4 entry daha
  • 358 kd olarak askerliğimi yaptığım yer.

    öncelikle buraya düştüyseniz geçmiş olsun. muhtemelen sizde herkes gibi askerliğinizi şehir merkezindeki tugay karargâhda yapacağınızı zannedeceksiniz ancak yanılıyorsunuz. sizi ordan karaağaç, kestanelik ya da süloğlu kışlalarından birine yollayacaklar. kestanelikte askerlik yapan biri olarak süloğlu için cehennem dediklerini karaağaç içinse bölüğüne göre her şeyin değiştiğini söyleyebilirim.

    benim anlatacaklarım tamamen kestanelik ( general nüzhet bulca ) kışlası için geçerli olup karaağaç ve süloğlu için sağdan soldan duyduklarımla yetineceğim.
    nizamiye kapısında gelmeden başlıyor aslında her şey süloğlu kavşağı denen bir noktadan kışlaya dönüş yapıyorsunuz biraz ilerledikten sonra karşınıza bir mezarlık çıkıyor açıkçası iyi bir başlangıç vaad etmiyor. nizamiye kapısına geldiğinizde aşağı doğru inen bir yokuş ve ağaçlar dışında pek bir şey görünmüyor. zaten yokuş aşağı inerken nereye ben geldim diye sorgulamaya başlıyorsunuz.

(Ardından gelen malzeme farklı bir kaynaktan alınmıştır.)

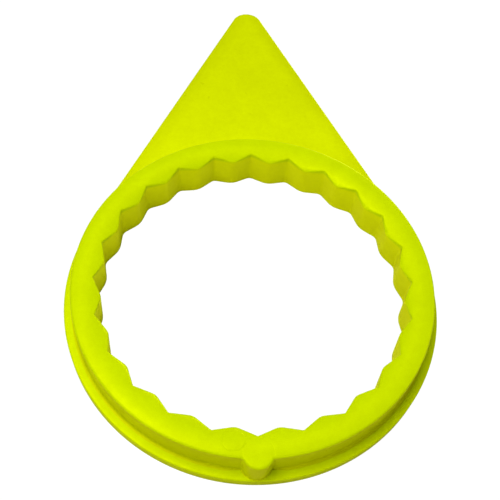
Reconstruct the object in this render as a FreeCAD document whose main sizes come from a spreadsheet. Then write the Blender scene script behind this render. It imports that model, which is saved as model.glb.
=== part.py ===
"""Loose wheel nut indicator: a moulded pointer ring that is pushed over a hexagonal wheel nut.

Frame: the origin is on the axis of the ring, in the plane of the flat underside. +Z runs along
the axis, out of the raised collar, and +Y runs towards the tip of the pointer. Millimetres.

The object is a single moulding. It is built as its five functional bodies, which meet face to
face: the flange, the pointer plate, the collar wall, the ring of grip teeth and the index post.
"""
import FreeCAD, Part
import math
import os

import Sketcher

V = FreeCAD.Vector
UP = V(0, 0, 1)
START, END, CENTRE = 1, 2, 3
ORIGIN = (-1, 1)
X_AXIS, Y_AXIS = -1, -2

# name of the cell, value, meaning
DIMENSIONS = (
    ("point_count", 24, "grip points round the socket"),
    ("valley_radius", 18.4, "radius of the valleys at the underside, half of the nut's corner size"),
    ("crest_radius", 17.5, "radius at which the two flanks of a tooth would meet, at the underside"),
    ("crest_round", 2.0, "rounding of a tooth's crest"),
    ("land_angle", 0.6, "bare wall left between two teeth, degrees"),
    ("draft_shrink", 0.1, "radius that the socket loses from the underside to the top"),
    ("collar_radius", 20.75, "outer radius of the collar"),
    ("collar_top", 5.3, "height of the collar's top face"),
    ("rim_round", 0.3, "rounding of the collar's outer rim"),
    ("foot_round", 0.3, "hollow blend where the collar stands on the plate"),
    ("plate_thickness", 1.5, "thickness of the flange and of the pointer"),
    ("flange_radius", 21.95, "outer radius of the flange"),
    ("edge_round", 0.2, "rounding of the plate's upper edge"),
    ("tip_distance", 46.5, "distance from the ring's axis to the centre of the rounded tip"),
    ("tip_radius", 2.15, "radius of the pointer's tip"),
    ("post_radius", 1.7, "radius of the index post"),
    ("post_distance", 20.1, "distance from the ring's axis to the axis of the post"),
)


def make_sheet(doc):
    """Put every driving dimension in one cell with a name."""
    sheet = doc.addObject("Spreadsheet::Sheet", "dims")
    for row, (name, value, meaning) in enumerate(DIMENSIONS, start=1):
        sheet.set(f"A{row}", meaning)
        sheet.set(f"B{row}", str(value))
        sheet.setAlias(f"B{row}", name)
    doc.recompute()
    return sheet


def make_body(doc, label):
    """An empty body whose label names its piece."""
    body = doc.addObject("PartDesign::Body", label)
    body.Label = label
    body.Placement = FreeCAD.Placement()
    return body


def make_sketch(body, name, role):
    """An empty sketch on one of the body's own origin planes."""
    sketch = body.newObject("Sketcher::SketchObject", name)
    plane = next(item for item in body.Origin.OriginFeatures if item.Role == role)
    sketch.AttachmentSupport = [(plane, "")]
    sketch.MapMode = "FlatFace"
    return sketch


def constrain(sketch, kind, *items, name=None, rule=None):
    """Add one constraint and, if it has a size, bind it to the sheet."""
    if rule is None:
        sketch.addConstraint(Sketcher.Constraint(kind, *items))
        return
    index = sketch.addConstraint(Sketcher.Constraint(kind, *items, sketch.evalExpression(rule)))
    sketch.renameConstraint(index, name)
    sketch.setExpression(f"Constraints.{name}", rule)


def line(sketch, start, end):
    return sketch.addGeometry(Part.LineSegment(V(*start, 0), V(*end, 0)), False)


def arc(sketch, centre, radius, first, last):
    """An arc that runs anticlockwise between two directions given in degrees."""
    circle = Part.Circle(V(*centre, 0), UP, radius)
    return sketch.addGeometry(Part.ArcOfCircle(circle, math.radians(first), math.radians(last)), False)


def polar(radius, degrees):
    return (radius * math.cos(math.radians(degrees)), radius * math.sin(math.radians(degrees)))


def quarter_arc(sketch, start, end, kind):
    """A quarter round that climbs from start to end, as ("rounded") or against ("hollow") the corner.

    It returns the arc, its points at start and at end, and the one level with its centre.
    """
    radius = start[0] - end[0]
    if kind == "rounded":
        return arc(sketch, (end[0], start[1]), radius, 0, 90), START, END, START
    return arc(sketch, (start[0], end[1]), radius, 180, 270), END, START, START


def ring_profile(body, name, points, arcs):
    """A closed profile in the XZ plane whose corners are (radius, height) rules of the sheet.

    Straight edges join the corners, and arcs maps the number of a corner to the kind of quarter
    round that leads from it to the next one.
    """
    sketch = make_sketch(body, name, "XZ_Plane")
    corners = [[sketch.evalExpression(rule) for rule in point] for point in points]
    edges = []
    for index, (start, end) in enumerate(zip(corners, corners[1:] + corners[:1])):
        if index in arcs:
            edge, first, last, level = quarter_arc(sketch, start, end, arcs[index])
            constrain(sketch, "Horizontal", edge, CENTRE, edge, level)
        else:
            edge, first, last = line(sketch, start, end), START, END
        edges.append((edge, first, last))
    for index, (edge, first, last) in enumerate(edges):
        following, follow_first, _ = edges[(index + 1) % len(edges)]
        constrain(sketch, "Coincident", edge, last, following, follow_first)
    for index, ((across, height), (edge, first, _)) in enumerate(zip(points, edges)):
        constrain(sketch, "DistanceX", *ORIGIN, edge, first, name=f"across_{index}", rule=across)
        constrain(sketch, "DistanceY", *ORIGIN, edge, first, name=f"height_{index}", rule=height)
    return sketch


def revolve(body, sketch, kind="PartDesign::Revolution", angle="360"):
    """Turn a profile about the ring's axis."""
    feature = body.newObject(kind, f"{sketch.Name}_turned")
    feature.Profile = sketch
    feature.ReferenceAxis = (sketch, ["V_Axis"])
    feature.setExpression("Angle", angle)
    feature.Midplane = True
    body.Tip = feature
    body.Document.recompute()
    return feature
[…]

    kestanelik kışlasında hudut taburu ve lojistik destek komutanlığı var. hudut taburu, lojistiğe göre daha iyi durumda hem kısa dönem sayısı daha fazla hemde madde bağımlısı yok denecek kadar az. aynı zamanda hudut taburunun yatakhaneleri ve binası lojistiğe göre daha yeni ve temiz.

    lojistik destek komutanlığı beş bölükten oluşuyor. bunlar bakım, karargah, sıhhiye, ulaştırma ve sahra olarak ayrılıyor.

    bakım birliği için konuşmak gerekirse, benim askerliğimi yaptığım süre içerisinde 120 kişilik bölükten sadece 10 kişi kısa dönemdi ve nerde bağımlı, jiletçi hepsi buradaydı. o nedenle diğer bölükler tarafından genelde korkuyla anılıyor ve bakım birliğinden kimseye diğer askerler pek bulaşmıyor.

    kışla’da iki tane kantin var biri hudut kantini diğeriyse, lojistik destek komutanlığını kantini. kantinlerde genelde sıra oluyor birde kantinci puştların kafasına göre açıp kapama tavırlarından dolayı stok yapmanız gerekebiliyor.

    kışla’da duş sorunu yok genelde sıcak su var ve duş sayısı oldukça fazla. ancak akşamları ister istemez kalabalık oluyor ve sıcak su bitiyor. benim tavsiyem genelde sabahları duş almanız.

    edirne’nin kışı çok soğuk, ben mart’ta gitmeme rağmen uzun bir süre içlik kullandım. özellikle nöbetlerde göt donduran bir rüzgarla başa çıkmanız gerekiyor. kestanelik kışlasında revir olmadığı için revire çıkmak tam bir ızdırap onun için sağlığınıza dikkat etmenizde fayda var.

    yemekler özel şirketten gelmiyor ve yemekhane rezalet durumda. yemekleri askerler yaptığından dolayı genelde yenmeyecek kadar kötü oluyor. ben 3 ay boyunca kaçak döner yemek zorunda kaldım.

    yine bakım birliği için konuşmak gerekirse sıracılık denen orospu çocukluğu burada da uygulanıyor. ben askerlik yaparken kısa dönemlere 3 hafta alt devrelik yaptırıyorlardı. bu 3 hafta da koğuşa su basmalar, mıntıka temizliği gibi konularda uzun dönemlerle aynı işler yapılıyor. bu 3 haftalık süre içerisinde diğer kısa dönemler devlerinizle birlik olmanızda fayda var.

    yukarıda belirtmiş olduğum gibi benim dönemimde bakım birliği genelde uzun dönem çocuklardan oluşuyordu ve pek çoğu madde bağımlısıydı. ancak çocukların madde bağımlısı hepsinin kötü insanlar olduğu anlamına gelmiyor. sıracılık muhabbeti bittikten sonra ben çoğuyla abi kardeş gibi oldum.

    sonuç olarak; askerlik tamamen kişiye, zamana ve şartlarada göre değişen bir olgu. yazılan hiçbir şeyin canınızı sıkmasına izin vermeyin.emin olun sizin askerliğiniz kimsenin yaptığına benzemeyecek.